_Set problem_. Write the data out again, exactly as given.
::: Recorded information :::
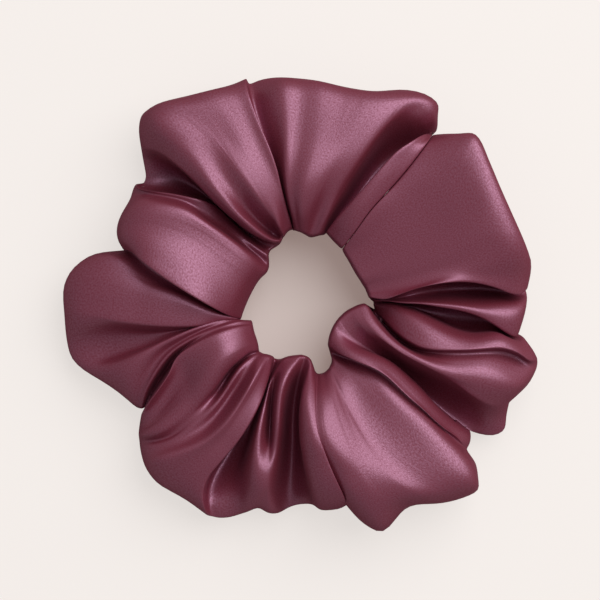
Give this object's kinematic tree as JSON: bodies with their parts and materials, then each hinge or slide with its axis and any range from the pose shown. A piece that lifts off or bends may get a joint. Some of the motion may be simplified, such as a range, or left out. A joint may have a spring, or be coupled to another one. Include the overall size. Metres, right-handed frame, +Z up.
{
  "type": "satin hair scrunchie",
  "caption": "Large satin scrunchie: a gathered fabric tube round a loop of flat elastic, lying flat in deep radial folds round an open centre.",
  "frame": {"origin": "on the table under the middle of the loop's bounding box", "axes": "+Z up from the table through the loop's hole, +X to the right and +Y to the top of the picture"},
  "size_m": [0.1496, 0.1424, 0.0345],
  "materials": {
    "satin": "dusty plum polyester satin, soft mauve sheen",
    "braided_elastic": "matte braided elastic, rubber core under polyester yarn",
    "sewing_thread": "spun polyester sewing thread"
  },
  "bodies": {
    "left_side": {"satin_cover_left": "satin", "long_seam_thread_left": "sewing_thread", "elastic_loop": "braided_elastic", "elastic_join_thread": "sewing_thread"},
    "right_side": {"satin_cover_right": "satin", "long_seam_thread_right": "sewing_thread", "closing_seam_thread": "sewing_thread"}
  },
  "joints": [
    {"name": "stretch", "type": "slide", "parent": "left_side", "child": "right_side", "axis": [1, 0, 0], "range_m": [0, 0.08], "stiffness_N_per_m": 100, "deforming": ["elastic_loop"]}
  ]
}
:::
_Response_.
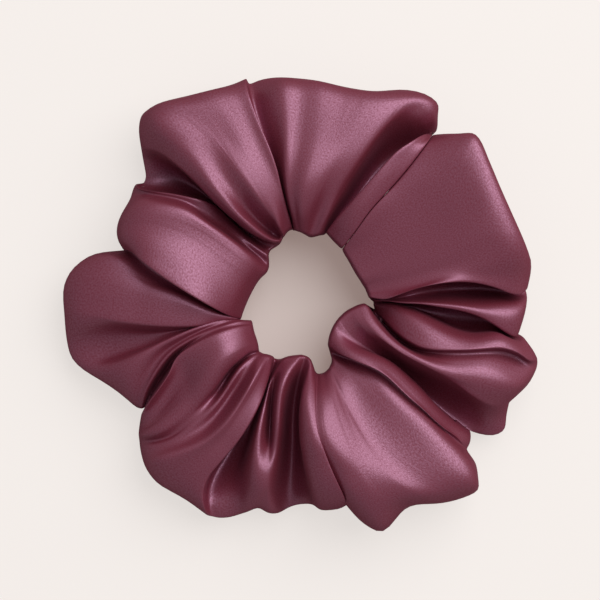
Give this object's kinematic tree as JSON: bodies with their parts and materials, then each hinge or slide with its axis and any range from the pose shown. A piece that lifts off or bends may get a joint. Some of the motion may be simplified, such as a range, or left out. A joint may have a spring, or be coupled to another one. Include the overall size. Metres, right-handed frame, +Z up.
{
  "type": "satin hair scrunchie",
  "caption": "Large satin scrunchie: a gathered fabric tube round a loop of flat elastic, lying flat in deep radial folds round an open centre.",
  "frame": {"origin": "on the table under the middle of the loop's bounding box", "axes": "+Z up from the table through the loop's hole, +X to the right and +Y to the top of the picture"},
  "size_m": [0.1496, 0.1424, 0.0345],
  "materials": {
    "satin": "dusty plum polyester satin, soft mauve sheen",
    "braided_elastic": "matte braided elastic, rubber core under polyester yarn",
    "sewing_thread": "spun polyester sewing thread"
  },
  "bodies": {
    "left_side": {"satin_cover_left": "satin", "long_seam_thread_left": "sewing_thread", "elastic_loop": "braided_elastic", "elastic_join_thread": "sewing_thread"},
    "right_side": {"satin_cover_right": "satin", "long_seam_thread_right": "sewing_thread", "closing_seam_thread": "sewing_thread"}
  },
  "joints": [
    {"name": "stretch", "type": "slide", "parent": "left_side", "child": "right_side", "axis": [1, 0, 0], "range_m": [0, 0.08], "stiffness_N_per_m": 100, "deforming": ["elastic_loop"]}
  ]
}